**GOAL**
Your task is to extract every line from the material below exactly.

* * * * * * * * *

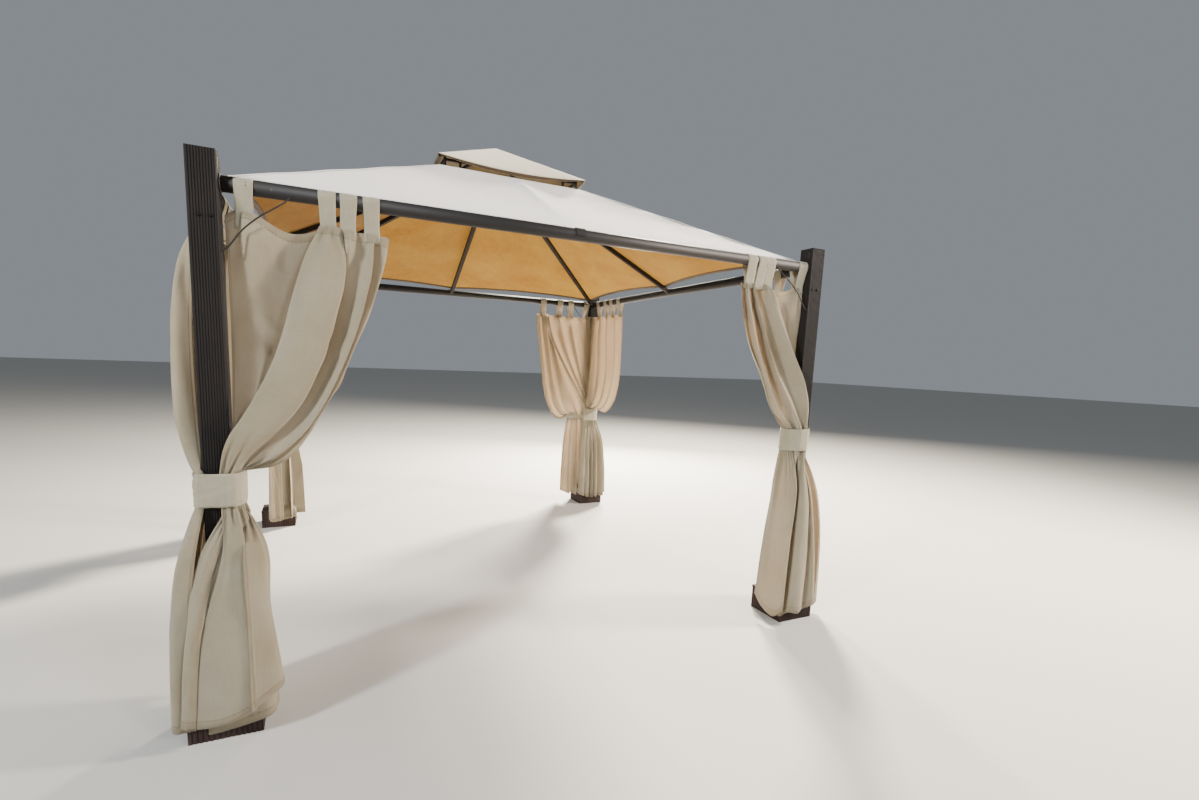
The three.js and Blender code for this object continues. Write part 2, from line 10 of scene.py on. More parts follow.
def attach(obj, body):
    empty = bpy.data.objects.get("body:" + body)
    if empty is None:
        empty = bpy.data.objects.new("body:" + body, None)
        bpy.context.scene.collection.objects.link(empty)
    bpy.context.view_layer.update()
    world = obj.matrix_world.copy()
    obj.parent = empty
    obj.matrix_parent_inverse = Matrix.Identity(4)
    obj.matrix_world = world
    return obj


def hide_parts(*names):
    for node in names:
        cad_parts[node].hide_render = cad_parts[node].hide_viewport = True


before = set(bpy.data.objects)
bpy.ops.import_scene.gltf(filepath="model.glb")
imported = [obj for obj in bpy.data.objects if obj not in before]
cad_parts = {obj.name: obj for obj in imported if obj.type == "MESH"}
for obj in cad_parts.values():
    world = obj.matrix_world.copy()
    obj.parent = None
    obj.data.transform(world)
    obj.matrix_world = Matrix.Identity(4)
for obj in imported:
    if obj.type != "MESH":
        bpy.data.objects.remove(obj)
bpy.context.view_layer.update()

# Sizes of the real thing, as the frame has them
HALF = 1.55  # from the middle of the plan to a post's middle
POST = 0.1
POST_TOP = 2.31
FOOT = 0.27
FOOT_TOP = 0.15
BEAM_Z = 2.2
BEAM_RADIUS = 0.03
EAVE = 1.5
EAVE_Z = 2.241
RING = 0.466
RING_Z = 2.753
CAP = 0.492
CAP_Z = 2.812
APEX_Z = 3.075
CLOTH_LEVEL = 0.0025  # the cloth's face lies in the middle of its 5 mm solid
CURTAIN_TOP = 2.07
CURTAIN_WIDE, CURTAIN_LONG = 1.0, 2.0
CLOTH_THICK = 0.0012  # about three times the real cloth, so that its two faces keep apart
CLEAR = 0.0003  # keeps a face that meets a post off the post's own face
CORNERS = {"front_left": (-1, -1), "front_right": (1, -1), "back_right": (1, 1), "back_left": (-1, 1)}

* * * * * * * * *

**SOLVED EXERCISE**
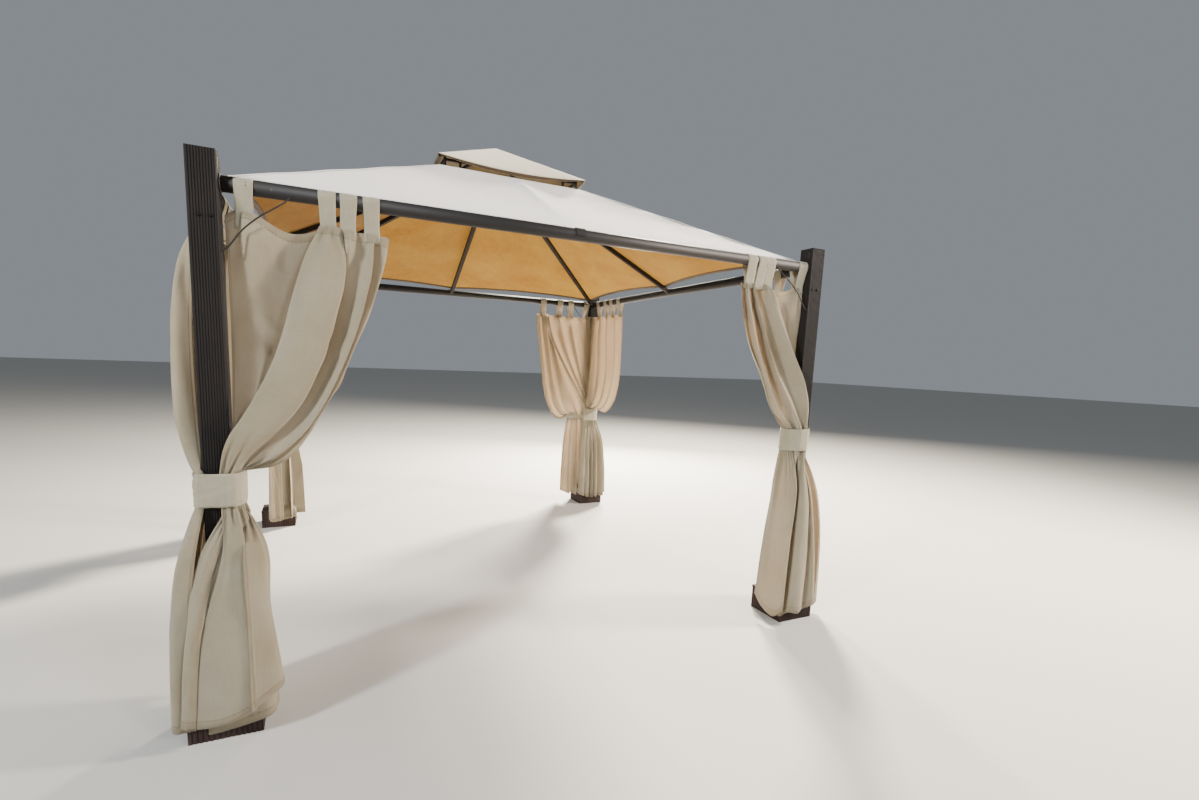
The three.js and Blender code for this object continues. Write part 2, from line 10 of scene.py on. More parts follow.
def attach(obj, body):
    empty = bpy.data.objects.get("body:" + body)
    if empty is None:
        empty = bpy.data.objects.new("body:" + body, None)
        bpy.context.scene.collection.objects.link(empty)
    bpy.context.view_layer.update()
    world = obj.matrix_world.copy()
    obj.parent = empty
    obj.matrix_parent_inverse = Matrix.Identity(4)
    obj.matrix_world = world
    return obj


def hide_parts(*names):
    for node in names:
        cad_parts[node].hide_render = cad_parts[node].hide_viewport = True


before = set(bpy.data.objects)
bpy.ops.import_scene.gltf(filepath="model.glb")
imported = [obj for obj in bpy.data.objects if obj not in before]
cad_parts = {obj.name: obj for obj in imported if obj.type == "MESH"}
for obj in cad_parts.values():
    world = obj.matrix_world.copy()
    obj.parent = None
    obj.data.transform(world)
    obj.matrix_world = Matrix.Identity(4)
for obj in imported:
    if obj.type != "MESH":
        bpy.data.objects.remove(obj)
bpy.context.view_layer.update()

# Sizes of the real thing, as the frame has them
HALF = 1.55  # from the middle of the plan to a post's middle
POST = 0.1
POST_TOP = 2.31
FOOT = 0.27
FOOT_TOP = 0.15
BEAM_Z = 2.2
BEAM_RADIUS = 0.03
EAVE = 1.5
EAVE_Z = 2.241
RING = 0.466
RING_Z = 2.753
CAP = 0.492
CAP_Z = 2.812
APEX_Z = 3.075
CLOTH_LEVEL = 0.0025  # the cloth's face lies in the middle of its 5 mm solid
CURTAIN_TOP = 2.07
CURTAIN_WIDE, CURTAIN_LONG = 1.0, 2.0
CLOTH_THICK = 0.0012  # about three times the real cloth, so that its two faces keep apart
CLEAR = 0.0003  # keeps a face that meets a post off the post's own face
CORNERS = {"front_left": (-1, -1), "front_right": (1, -1), "back_right": (1, 1), "back_left": (-1, 1)}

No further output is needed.